「我可以想見將來有一天,精神醫學界的人會徹底遺忘我們的來路,忘記我們的起始之處是收容所,是濟貧院,是監獄。」此言出自康州哈特福醫院安生機構(Institute of the Living in Hartford)主任查爾斯·浦林根(Charles Burlingame)。
「我可以想見將來有一天,我們會變成醫師,用醫師的方法思考,精神病院的運作、院裡的醫病關係,和最好的內外科醫院差不了多少。」
1946年,美國國會通過國家精神衛生法(National Mental HealthAct),以聯邦政府雄厚的經濟實力推動此一革新。聯邦政府出資贊助精神疾病預防、診斷、治療的相關研究,補助州政府、市政府設置診所與治療中心。三年後,國會成立國家精神衛生研究院以監管改革。

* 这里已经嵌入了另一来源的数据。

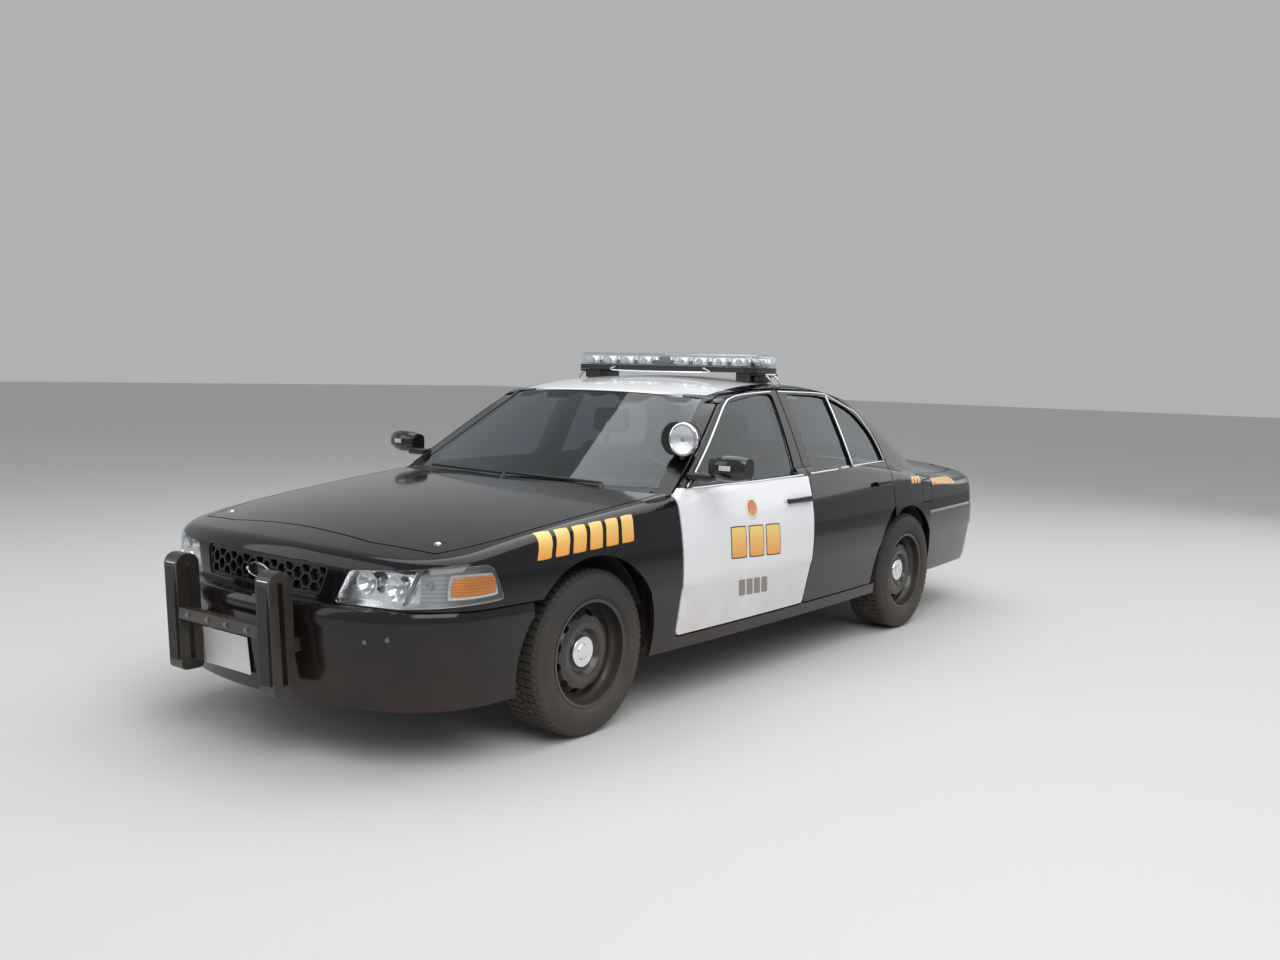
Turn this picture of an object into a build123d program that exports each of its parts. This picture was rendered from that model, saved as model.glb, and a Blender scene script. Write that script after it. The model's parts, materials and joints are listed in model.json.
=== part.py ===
# Police patrol car: a large four-door sedan with a push bumper, a roof lightbar and a spotlight.
# Millimetres. +X is forward, +Y is the car's left, +Z is up. The origin is on the floor, midway
# along the overall length.
import os
from functools import cache
from math import atan2, cos, degrees, hypot, radians, sin, sqrt

from build123d import *

# Overall sizes
WHEELBASE = 2912.0
FRONT_AXLE_X = 1551.0
REAR_AXLE_X = FRONT_AXLE_X - WHEELBASE
FRONT_TRACK = 1610.0
REAR_TRACK = 1666.0
HALF_WIDTH = 985.0
WIDEST_X = -150.0
SIDE_RADIUS = 30000.0
NOSE_X = 2500.0
NOSE_RADIUS = 2400.0
NOSE_CORNER = 330.0
FRONT_BUMPER_X = 2586.0
FRONT_BUMPER_RADIUS = 1750.0
FRONT_BUMPER_CORNER = 430.0
TAIL_X = -2735.0
TAIL_RADIUS = 3000.0
TAIL_CORNER = 260.0
REAR_BUMPER_X = -2798.0
REAR_BUMPER_RADIUS = 2500.0
REAR_BUMPER_CORNER = 330.0
REAR_BUMPER_FRONT_X = -1700.0
PUSH_BUMPER_X = 2690.0
ORIGIN_X = (PUSH_BUMPER_X + REAR_BUMPER_X) / 2

# Gaps and walls
PANEL_GAP = 8.5
SEAM = 0.8
FIT = 0.3
SKIN = 22.0
DOOR_DEPTH = 130.0
FRAME_DEPTH = 62.0
SHOULDER_RADIUS = 70.0
CANTRAIL_RADIUS = 45.0
GLASS = 5.0
GLASS_INSET = 12.0

# Heights
BODY_LOW = 200.0
SILL_BOTTOM = 262.0
DOOR_BOTTOM = 328.0
CREASE_Z = 552.0

# Wheels
TYRE_RADIUS = 345.0
TYRE_WIDTH = 235.0
RIM_RADIUS = 224.0
FRONT_ARCH = 405.0
REAR_ARCH = 395.0
DOOR_ARCH = 455.0

# Height of the hood, belt and deck surface: place, middle height, height 850 mm to the side
TOP_TABLE = (
    (2600, 775, 690),
    (2240, 858, 792),
    (1650, 935, 887),
    (1000, 990, 957),
    (-1000, 1030, 1002),
    (-2800, 965, 915),
)
TOP_HALF = 850.0

# Height of the roof surface: place, middle height, height 600 mm to the side
ROOF_TABLE = (
    (1400, 1120, 1085),
    (410, 1402, 1370),
    (-100, 1474, 1443),
    (-450, 1476, 1444),
    (-800, 1440, 1404),
    (-1900, 1165, 1130),
)
ROOF_HALF = 600.0

# Rake of the two big windows: height, place at the middle, radius in plan
WINDSHIELD_TABLE = ((880, 1256, 2300), (1520, 216, 2300))
BACKLIGHT_TABLE = ((880, -1762, 4000), (1520, -770, 4000))

# Side view outlines of the left side: place, height, corner radius
DOOR_FRONT_X = 981.0
PILLAR_TOP_X = -178.0
PILLAR_MIDDLE_X = -160.0
PILLAR_FOOT_X = -108.0
FRONT_DOOR = (
    (DOOR_FRONT_X, DOOR_BOTTOM, 25), (DOOR_FRONT_X, 962, 35), (897, 998, 40), (345, 1378, 300),
    (60, 1412, 1000), (PILLAR_TOP_X, 1418, 6), (PILLAR_MIDDLE_X, 780, 300),
    (PILLAR_FOOT_X, DOOR_BOTTOM, 20),
)
FRONT_LIGHT = (
    (778, 984, 14), (778, 1044, 18), (338, 1354, 300), (60, 1392, 1000), (-124, 1398, 25), (-76, 992, 25),
)
REAR_DOOR = (
    (PILLAR_FOOT_X - PANEL_GAP, DOOR_BOTTOM, 20), (PILLAR_MIDDLE_X - PANEL_GAP, 780, 300),
    (PILLAR_TOP_X - PANEL_GAP, 1418, 6), (-704, 1406, 900),
    (-985, 1306, 380), (-1134, 1126, 300), (-1158, 990, 120), (-1155, 600, 0), (-1155, DOOR_BOTTOM, 0),
)
REAR_LIGHT = (
    (-262, 1397, 20), (-700, 1386, 900), (-972, 1288, 380), (-1112, 1118, 300), (-1132, 1006, 20),
    (-250, 996, 20),
)
DIVISION_TOP = (-701, 1420)
DIVISION_FOOT = (-716, 980)
DIVISION_WIDTH = 24.0

# Pull handles: rear end, front end, middle height
FRONT_HANDLE = (-137.0, 97.0, 870.0)
REAR_HANDLE = (-1113.0, -909.0, 896.0)
HANDLE_HEIGHT = 30.0
HANDLE_INSET = 8.0
HANDLE_DEPTH = 14.0

# Plan outline of the hood's left half and of the trunk lid's left half: place, distance from the middle
HOOD = (
    (2292, 0), (2303, 440), (2240, 725), (2110, 772), (1982, 798), (1650, 818), (1224, 832), (900, 832),
    (900, 0),
)
HOOD_REAR_X = 1190.0
HOOD_REAR_RADIUS = 2004.0

os.makedirs("parts", exist_ok=True)


def save(part, name):
    """Write one node, with the origin midway along the overall length."""
    placed = part.moved(Location((-ORIGIN_X, 0, 0)))
    placed.label = name
    export_step(placed, "parts/" + name + ".step")


# Plan of the body: long side arcs joined to the nose and the tail by tighter corner arcs
SIDE_CENTRE = (WIDEST_X, HALF_WIDTH - SIDE_RADIUS)


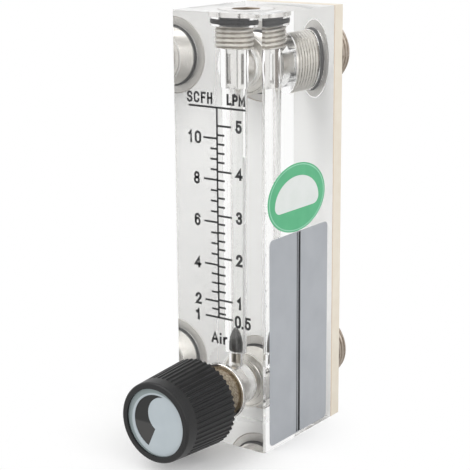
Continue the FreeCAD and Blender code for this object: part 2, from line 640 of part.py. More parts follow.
def draw_comma(sketch, inset):
    """The comma mark: a wide arc, a lobe that leaves it at the tip, and a straight tail edge."""
    wide, lobe = size["mark_radius"] - inset, size["lobe_radius"] + inset
    wide_centre = (size["mark_shift"], ZERO)
    lobe_centre = (size["lobe_across"], size["lobe_up"])
    notch_x, tail_x = -(size["mark_notch"] + inset * 2), -(size["mark_tail"] + inset * 2)
    spread_x = lobe_centre[0].value - wide_centre[0].value
    spread_y = lobe_centre[1].value
    spread = math.hypot(spread_x, spread_y)
    along = (wide.value ** 2 - lobe.value ** 2 + spread ** 2) / (2 * spread)
    off = math.sqrt(wide.value ** 2 - along ** 2)
    tip_x = wide_centre[0].value + (along * spread_x - off * spread_y) / spread
    tip_y = (along * spread_y + off * spread_x) / spread
    tail_y = -math.sqrt(wide.value ** 2 - (tail_x.value - wide_centre[0].value) ** 2)
    notch_y = lobe_centre[1].value - math.sqrt(lobe.value ** 2 - (notch_x.value - lobe_centre[0].value) ** 2)
    tip, tail = FreeCAD.Vector(tip_x, tip_y, 0), FreeCAD.Vector(tail_x.value, tail_y, 0)
    notch = FreeCAD.Vector(notch_x.value, notch_y, 0)

    def arc(centre, radius, start, end):
        middle = FreeCAD.Vector(centre[0].value, centre[1].value, 0)
        circle = Part.Circle(middle, FreeCAD.Vector(0, 0, 1), radius.value)
        first = math.atan2(start.y - middle.y, start.x - middle.x)
        last = math.atan2(end.y - middle.y, end.x - middle.x)
        return Part.ArcOfCircle(circle, first, last if last > first else last + 2 * math.pi)

    sketch.addGeometry([arc(wide_centre, wide, tip, tail), arc(lobe_centre, lobe, tip, notch),
                        Part.LineSegment(tail, notch)], False)
    for join in ((0, 1, 1, 1), (0, 2, 2, 1), (1, 2, 2, 2)):
        sketch.addConstraint(Sketcher.Constraint("Coincident", *join))
    pin_point(sketch, 0, 3, wide_centre)
    pin_point(sketch, 1, 3, lobe_centre)
    bind(sketch, "Radius", (0,), wide)
    bind(sketch, "Radius", (1,), lobe)
    bind(sketch, "DistanceX", (-1, 1, 2, 1), tail_x)
    bind(sketch, "DistanceX", (-1, 1, 2, 2), notch_x)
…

「我們要體認到精神疾病跟生理疾病一樣是真實存在的,焦慮症、憂鬱症需要積極治療的程度,不下於盲腸炎或肺炎。」紐約大學教授霍華·珞斯柯(Howard Rusk)在《紐約時報》為他開設的每週專欄中如此寫道。「這些疾病都是健康問題,都需要藥物治療。」
舞台準備就緒,精神疾病及其治療即將變身。社會大眾信奉科學奇蹟,政府注意到精神疾病的照護方式亟需改善,而精神衛生研究院已經準備好要來實現此一目標。
大家都預料有些了不起的事情就要發生,且多虧了抗生素的銷售佳績,製藥產業迅速成長,足以把握良機。將上述推力全部結合起來,治療嚴重的和不太嚴重的精神疾病(思覺失調、憂鬱、焦慮)的仙丹妙藥,如此快速地出現,也就不令人驚訝了。